Give back an exact copy of the lines from the start of the material through the line bearing "---- Driving dimensions". Include both ends and nothing else.

### Items

⟨

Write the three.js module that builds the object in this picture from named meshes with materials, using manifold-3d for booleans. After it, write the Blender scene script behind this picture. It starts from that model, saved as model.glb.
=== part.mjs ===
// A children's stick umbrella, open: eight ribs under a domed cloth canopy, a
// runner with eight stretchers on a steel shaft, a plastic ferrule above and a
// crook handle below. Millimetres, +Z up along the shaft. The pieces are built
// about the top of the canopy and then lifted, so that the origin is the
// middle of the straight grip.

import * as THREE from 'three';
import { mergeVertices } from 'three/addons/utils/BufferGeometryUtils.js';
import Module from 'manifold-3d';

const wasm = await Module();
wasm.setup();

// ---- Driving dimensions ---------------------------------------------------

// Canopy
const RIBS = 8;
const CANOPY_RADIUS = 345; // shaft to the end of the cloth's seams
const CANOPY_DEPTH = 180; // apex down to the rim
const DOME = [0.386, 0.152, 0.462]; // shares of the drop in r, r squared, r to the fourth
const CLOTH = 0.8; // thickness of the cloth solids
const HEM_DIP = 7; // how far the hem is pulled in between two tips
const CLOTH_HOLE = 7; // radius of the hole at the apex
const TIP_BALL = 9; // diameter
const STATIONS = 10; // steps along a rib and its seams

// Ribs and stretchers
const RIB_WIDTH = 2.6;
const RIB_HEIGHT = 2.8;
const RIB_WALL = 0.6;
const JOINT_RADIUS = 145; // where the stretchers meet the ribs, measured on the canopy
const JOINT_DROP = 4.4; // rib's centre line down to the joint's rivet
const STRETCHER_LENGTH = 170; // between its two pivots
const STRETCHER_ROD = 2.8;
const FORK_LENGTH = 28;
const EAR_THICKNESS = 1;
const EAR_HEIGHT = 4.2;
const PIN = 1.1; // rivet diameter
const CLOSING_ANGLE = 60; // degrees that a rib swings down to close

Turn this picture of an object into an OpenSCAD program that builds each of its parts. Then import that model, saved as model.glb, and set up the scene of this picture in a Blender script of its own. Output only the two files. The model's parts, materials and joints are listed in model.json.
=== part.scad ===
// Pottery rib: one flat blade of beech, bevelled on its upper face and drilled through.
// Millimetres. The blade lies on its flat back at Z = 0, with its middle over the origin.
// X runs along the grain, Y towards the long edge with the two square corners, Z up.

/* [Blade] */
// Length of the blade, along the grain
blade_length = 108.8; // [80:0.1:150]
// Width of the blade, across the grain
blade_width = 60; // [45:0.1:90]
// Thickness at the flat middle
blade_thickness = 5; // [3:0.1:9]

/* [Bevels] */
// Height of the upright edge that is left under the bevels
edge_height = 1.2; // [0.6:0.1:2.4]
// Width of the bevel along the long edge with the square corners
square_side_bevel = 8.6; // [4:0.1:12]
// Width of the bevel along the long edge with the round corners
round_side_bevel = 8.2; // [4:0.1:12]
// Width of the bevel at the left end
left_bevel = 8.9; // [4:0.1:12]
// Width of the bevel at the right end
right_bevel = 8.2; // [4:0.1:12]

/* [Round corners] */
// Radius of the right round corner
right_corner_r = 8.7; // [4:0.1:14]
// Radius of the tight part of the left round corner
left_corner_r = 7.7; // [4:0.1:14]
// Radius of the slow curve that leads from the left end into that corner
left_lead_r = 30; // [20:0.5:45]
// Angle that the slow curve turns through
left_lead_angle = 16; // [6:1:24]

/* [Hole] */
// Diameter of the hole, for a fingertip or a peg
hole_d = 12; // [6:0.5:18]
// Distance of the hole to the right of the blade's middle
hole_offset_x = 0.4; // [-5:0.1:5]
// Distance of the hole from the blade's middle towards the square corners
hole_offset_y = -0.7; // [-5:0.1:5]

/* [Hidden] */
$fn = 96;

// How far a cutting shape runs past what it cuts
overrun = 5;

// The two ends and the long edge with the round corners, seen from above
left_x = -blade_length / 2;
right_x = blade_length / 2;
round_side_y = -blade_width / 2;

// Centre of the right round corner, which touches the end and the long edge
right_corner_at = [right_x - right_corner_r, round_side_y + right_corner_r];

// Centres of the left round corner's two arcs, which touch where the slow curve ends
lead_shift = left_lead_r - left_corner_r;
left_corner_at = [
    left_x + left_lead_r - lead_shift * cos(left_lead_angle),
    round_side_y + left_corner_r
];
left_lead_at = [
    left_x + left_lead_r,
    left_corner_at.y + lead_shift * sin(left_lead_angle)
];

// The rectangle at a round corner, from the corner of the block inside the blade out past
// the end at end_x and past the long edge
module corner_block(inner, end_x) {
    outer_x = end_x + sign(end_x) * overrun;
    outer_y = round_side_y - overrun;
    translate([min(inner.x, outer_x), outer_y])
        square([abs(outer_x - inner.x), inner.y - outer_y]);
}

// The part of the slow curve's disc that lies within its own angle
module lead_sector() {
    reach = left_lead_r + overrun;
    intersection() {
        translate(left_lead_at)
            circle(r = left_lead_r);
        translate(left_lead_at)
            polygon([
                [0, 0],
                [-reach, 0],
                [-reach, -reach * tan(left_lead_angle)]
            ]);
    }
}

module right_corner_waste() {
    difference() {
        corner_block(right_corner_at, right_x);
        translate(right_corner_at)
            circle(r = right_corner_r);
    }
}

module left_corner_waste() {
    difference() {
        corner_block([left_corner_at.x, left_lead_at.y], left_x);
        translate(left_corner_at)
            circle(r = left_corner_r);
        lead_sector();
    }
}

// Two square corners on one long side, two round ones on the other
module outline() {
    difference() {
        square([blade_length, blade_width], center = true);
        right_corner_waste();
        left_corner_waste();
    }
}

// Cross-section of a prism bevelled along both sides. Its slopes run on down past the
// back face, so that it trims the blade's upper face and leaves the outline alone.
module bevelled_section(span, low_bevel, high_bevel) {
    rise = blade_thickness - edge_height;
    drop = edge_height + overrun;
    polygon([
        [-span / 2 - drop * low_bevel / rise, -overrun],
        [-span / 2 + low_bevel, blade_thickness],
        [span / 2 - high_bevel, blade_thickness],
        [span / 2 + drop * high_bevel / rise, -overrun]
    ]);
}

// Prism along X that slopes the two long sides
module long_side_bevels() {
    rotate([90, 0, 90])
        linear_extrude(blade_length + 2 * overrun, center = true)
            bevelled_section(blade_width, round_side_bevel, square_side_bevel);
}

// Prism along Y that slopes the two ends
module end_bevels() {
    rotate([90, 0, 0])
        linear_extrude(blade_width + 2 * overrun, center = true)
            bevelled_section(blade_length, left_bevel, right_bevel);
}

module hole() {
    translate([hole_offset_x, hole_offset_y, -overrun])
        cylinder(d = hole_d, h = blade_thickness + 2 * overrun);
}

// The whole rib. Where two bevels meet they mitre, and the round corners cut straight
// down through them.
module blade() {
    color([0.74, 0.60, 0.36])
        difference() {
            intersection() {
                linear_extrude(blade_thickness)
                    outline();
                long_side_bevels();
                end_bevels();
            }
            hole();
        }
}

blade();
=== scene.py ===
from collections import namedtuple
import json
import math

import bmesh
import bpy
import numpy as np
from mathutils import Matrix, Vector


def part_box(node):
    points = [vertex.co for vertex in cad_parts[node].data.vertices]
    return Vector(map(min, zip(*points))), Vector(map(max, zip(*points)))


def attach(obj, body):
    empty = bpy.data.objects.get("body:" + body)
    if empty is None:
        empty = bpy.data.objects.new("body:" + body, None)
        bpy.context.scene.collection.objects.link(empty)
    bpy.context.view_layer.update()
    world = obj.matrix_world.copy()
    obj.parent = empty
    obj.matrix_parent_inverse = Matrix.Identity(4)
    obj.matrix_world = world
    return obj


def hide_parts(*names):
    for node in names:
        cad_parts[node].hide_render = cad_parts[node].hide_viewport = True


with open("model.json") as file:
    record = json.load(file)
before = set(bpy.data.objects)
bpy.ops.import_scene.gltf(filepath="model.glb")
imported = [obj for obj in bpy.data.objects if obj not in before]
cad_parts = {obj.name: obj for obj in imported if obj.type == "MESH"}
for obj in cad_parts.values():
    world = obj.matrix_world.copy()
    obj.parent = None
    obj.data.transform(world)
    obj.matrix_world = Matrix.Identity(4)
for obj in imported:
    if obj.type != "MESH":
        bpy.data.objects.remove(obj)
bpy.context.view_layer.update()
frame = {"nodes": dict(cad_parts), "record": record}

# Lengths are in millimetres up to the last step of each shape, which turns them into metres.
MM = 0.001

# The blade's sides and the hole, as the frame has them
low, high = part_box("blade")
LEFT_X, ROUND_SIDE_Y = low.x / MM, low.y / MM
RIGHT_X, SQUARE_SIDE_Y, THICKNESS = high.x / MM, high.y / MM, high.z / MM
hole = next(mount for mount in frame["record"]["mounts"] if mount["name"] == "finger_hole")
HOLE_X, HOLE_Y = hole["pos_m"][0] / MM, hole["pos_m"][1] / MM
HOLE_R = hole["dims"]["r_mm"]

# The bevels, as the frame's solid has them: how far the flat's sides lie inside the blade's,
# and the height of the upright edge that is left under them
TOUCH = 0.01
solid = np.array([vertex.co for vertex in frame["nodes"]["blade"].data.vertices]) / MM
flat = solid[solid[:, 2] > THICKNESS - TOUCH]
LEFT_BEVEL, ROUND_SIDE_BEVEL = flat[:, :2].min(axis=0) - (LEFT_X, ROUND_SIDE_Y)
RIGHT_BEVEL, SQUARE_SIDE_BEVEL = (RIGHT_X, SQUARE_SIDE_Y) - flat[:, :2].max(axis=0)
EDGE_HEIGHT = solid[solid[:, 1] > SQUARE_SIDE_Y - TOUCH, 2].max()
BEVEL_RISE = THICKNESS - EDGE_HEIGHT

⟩

### Exercise response
Write the three.js module that builds the object in this picture from named meshes with materials, using manifold-3d for booleans. After it, write the Blender scene script behind this picture. It starts from that model, saved as model.glb.
=== part.mjs ===
// A children's stick umbrella, open: eight ribs under a domed cloth canopy, a
// runner with eight stretchers on a steel shaft, a plastic ferrule above and a
// crook handle below. Millimetres, +Z up along the shaft. The pieces are built
// about the top of the canopy and then lifted, so that the origin is the
// middle of the straight grip.

import * as THREE from 'three';
import { mergeVertices } from 'three/addons/utils/BufferGeometryUtils.js';
import Module from 'manifold-3d';

const wasm = await Module();
wasm.setup();

// ---- Driving dimensions ---------------------------------------------------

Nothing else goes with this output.